→ Supplied information
------------------------------------------------------------
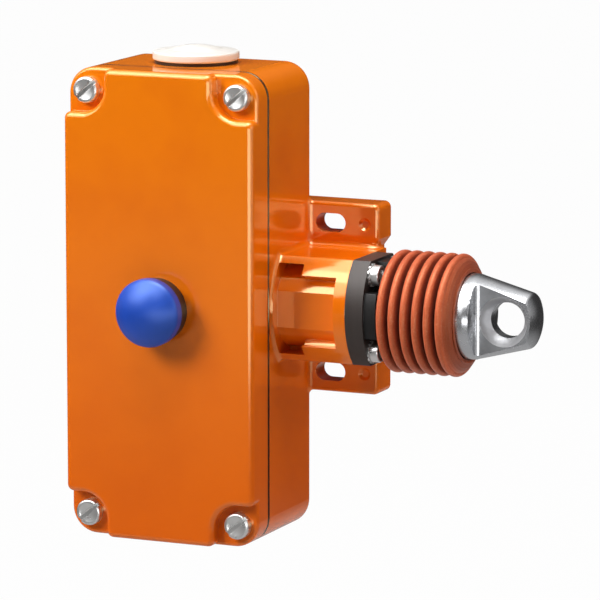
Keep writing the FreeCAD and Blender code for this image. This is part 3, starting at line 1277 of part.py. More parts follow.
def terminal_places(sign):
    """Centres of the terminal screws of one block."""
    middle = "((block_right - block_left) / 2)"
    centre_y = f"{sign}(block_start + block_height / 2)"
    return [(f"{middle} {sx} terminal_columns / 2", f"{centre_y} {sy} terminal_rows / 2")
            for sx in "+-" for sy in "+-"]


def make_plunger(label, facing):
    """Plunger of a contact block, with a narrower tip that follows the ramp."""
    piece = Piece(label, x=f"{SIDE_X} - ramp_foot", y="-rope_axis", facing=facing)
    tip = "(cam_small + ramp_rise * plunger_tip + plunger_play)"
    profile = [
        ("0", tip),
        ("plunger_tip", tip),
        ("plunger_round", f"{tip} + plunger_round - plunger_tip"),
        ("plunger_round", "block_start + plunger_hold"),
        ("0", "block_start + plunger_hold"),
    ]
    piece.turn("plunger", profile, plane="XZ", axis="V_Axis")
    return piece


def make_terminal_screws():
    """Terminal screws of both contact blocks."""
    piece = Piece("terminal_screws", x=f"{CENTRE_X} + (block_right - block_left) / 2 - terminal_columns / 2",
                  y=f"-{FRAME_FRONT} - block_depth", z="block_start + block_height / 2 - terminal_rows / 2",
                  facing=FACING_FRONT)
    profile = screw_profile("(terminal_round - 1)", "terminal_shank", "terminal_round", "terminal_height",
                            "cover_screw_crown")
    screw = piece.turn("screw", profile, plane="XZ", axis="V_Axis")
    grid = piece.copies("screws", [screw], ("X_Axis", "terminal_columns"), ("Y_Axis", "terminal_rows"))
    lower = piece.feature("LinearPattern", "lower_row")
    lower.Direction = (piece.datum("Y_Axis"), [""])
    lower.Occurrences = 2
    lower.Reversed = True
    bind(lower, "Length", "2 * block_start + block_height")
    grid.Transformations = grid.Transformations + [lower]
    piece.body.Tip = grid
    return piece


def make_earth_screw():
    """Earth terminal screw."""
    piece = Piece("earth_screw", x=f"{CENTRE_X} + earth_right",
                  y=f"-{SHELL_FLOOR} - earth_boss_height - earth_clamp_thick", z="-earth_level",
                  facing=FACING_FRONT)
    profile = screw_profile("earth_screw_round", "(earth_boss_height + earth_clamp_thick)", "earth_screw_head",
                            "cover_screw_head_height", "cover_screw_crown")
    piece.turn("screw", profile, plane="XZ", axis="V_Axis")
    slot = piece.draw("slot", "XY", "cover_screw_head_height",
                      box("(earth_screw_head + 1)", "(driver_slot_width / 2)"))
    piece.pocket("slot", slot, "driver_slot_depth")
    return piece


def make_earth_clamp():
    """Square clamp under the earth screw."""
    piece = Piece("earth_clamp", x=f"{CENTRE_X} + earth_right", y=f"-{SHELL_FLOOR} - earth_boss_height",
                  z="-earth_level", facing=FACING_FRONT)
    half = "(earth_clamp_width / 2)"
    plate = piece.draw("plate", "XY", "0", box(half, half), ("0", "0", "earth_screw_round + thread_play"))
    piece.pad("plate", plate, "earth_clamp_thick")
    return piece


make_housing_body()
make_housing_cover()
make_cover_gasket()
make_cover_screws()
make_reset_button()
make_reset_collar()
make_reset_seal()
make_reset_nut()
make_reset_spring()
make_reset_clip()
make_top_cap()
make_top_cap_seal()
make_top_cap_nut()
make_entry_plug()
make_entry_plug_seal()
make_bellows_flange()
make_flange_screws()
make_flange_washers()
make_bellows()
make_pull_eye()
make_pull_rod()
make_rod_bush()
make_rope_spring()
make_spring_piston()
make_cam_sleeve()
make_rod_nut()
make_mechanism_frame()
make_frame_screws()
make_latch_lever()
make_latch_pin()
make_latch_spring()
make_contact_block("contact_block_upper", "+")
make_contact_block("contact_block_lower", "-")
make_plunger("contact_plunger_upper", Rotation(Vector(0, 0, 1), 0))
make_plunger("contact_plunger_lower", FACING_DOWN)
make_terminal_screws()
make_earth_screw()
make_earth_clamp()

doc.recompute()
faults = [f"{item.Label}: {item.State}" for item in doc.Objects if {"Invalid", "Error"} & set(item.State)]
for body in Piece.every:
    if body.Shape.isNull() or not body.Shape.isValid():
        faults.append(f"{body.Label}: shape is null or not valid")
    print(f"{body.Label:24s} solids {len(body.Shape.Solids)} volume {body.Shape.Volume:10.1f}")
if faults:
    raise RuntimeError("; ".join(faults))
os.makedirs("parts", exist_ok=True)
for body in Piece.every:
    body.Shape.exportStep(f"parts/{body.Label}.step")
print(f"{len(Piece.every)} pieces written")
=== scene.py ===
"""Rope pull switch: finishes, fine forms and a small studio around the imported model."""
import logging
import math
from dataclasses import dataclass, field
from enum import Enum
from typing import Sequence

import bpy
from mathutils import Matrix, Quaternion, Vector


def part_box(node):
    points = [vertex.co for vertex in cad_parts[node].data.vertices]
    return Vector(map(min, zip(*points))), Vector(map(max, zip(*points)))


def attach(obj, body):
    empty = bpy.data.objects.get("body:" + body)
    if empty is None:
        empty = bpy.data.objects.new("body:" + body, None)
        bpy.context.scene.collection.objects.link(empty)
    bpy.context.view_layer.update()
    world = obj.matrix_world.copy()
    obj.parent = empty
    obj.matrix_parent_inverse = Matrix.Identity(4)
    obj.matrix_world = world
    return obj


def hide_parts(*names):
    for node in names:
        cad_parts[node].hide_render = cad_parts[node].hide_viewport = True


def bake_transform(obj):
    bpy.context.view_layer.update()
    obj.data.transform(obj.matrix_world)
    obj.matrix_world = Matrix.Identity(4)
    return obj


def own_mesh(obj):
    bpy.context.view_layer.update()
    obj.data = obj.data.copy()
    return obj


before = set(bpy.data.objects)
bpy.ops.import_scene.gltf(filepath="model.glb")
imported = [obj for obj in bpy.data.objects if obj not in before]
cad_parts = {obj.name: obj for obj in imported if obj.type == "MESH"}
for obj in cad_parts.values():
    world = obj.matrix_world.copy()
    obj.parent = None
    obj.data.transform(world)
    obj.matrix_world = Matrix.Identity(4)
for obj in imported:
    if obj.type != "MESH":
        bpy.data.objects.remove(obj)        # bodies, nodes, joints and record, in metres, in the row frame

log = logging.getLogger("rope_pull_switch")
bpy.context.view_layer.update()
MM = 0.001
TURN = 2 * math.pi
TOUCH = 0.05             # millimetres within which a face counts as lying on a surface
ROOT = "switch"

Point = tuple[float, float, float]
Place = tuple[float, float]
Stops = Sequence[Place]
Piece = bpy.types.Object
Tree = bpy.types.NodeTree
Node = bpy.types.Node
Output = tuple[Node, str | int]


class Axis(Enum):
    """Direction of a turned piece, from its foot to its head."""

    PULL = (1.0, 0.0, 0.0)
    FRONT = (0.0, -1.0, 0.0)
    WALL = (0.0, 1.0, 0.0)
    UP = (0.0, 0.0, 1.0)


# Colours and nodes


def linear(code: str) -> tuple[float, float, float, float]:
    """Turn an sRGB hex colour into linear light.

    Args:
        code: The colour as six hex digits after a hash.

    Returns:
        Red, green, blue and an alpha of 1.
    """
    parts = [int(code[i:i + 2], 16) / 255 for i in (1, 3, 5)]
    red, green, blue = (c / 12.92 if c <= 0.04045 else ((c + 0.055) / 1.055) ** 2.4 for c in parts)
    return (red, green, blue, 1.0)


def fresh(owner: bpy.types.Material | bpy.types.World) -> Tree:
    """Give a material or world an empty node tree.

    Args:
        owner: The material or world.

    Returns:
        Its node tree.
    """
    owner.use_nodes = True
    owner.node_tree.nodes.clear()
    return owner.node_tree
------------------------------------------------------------
→ Problem description
Extract and output the part that opens with the line containing "doc.recompute()" and closes with the line containing "bpy.context.scene.collection.objects.link(empty)", unchanged, ends included.

→ The solution
doc.recompute()
faults = [f"{item.Label}: {item.State}" for item in doc.Objects if {"Invalid", "Error"} & set(item.State)]
for body in Piece.every:
    if body.Shape.isNull() or not body.Shape.isValid():
        faults.append(f"{body.Label}: shape is null or not valid")
    print(f"{body.Label:24s} solids {len(body.Shape.Solids)} volume {body.Shape.Volume:10.1f}")
if faults:
    raise RuntimeError("; ".join(faults))
os.makedirs("parts", exist_ok=True)
for body in Piece.every:
    body.Shape.exportStep(f"parts/{body.Label}.step")
print(f"{len(Piece.every)} pieces written")
=== scene.py ===
"""Rope pull switch: finishes, fine forms and a small studio around the imported model."""
import logging
import math
from dataclasses import dataclass, field
from enum import Enum
from typing import Sequence

import bpy
from mathutils import Matrix, Quaternion, Vector


def part_box(node):
    points = [vertex.co for vertex in cad_parts[node].data.vertices]
    return Vector(map(min, zip(*points))), Vector(map(max, zip(*points)))


def attach(obj, body):
    empty = bpy.data.objects.get("body:" + body)
    if empty is None:
        empty = bpy.data.objects.new("body:" + body, None)
        bpy.context.scene.collection.objects.link(empty)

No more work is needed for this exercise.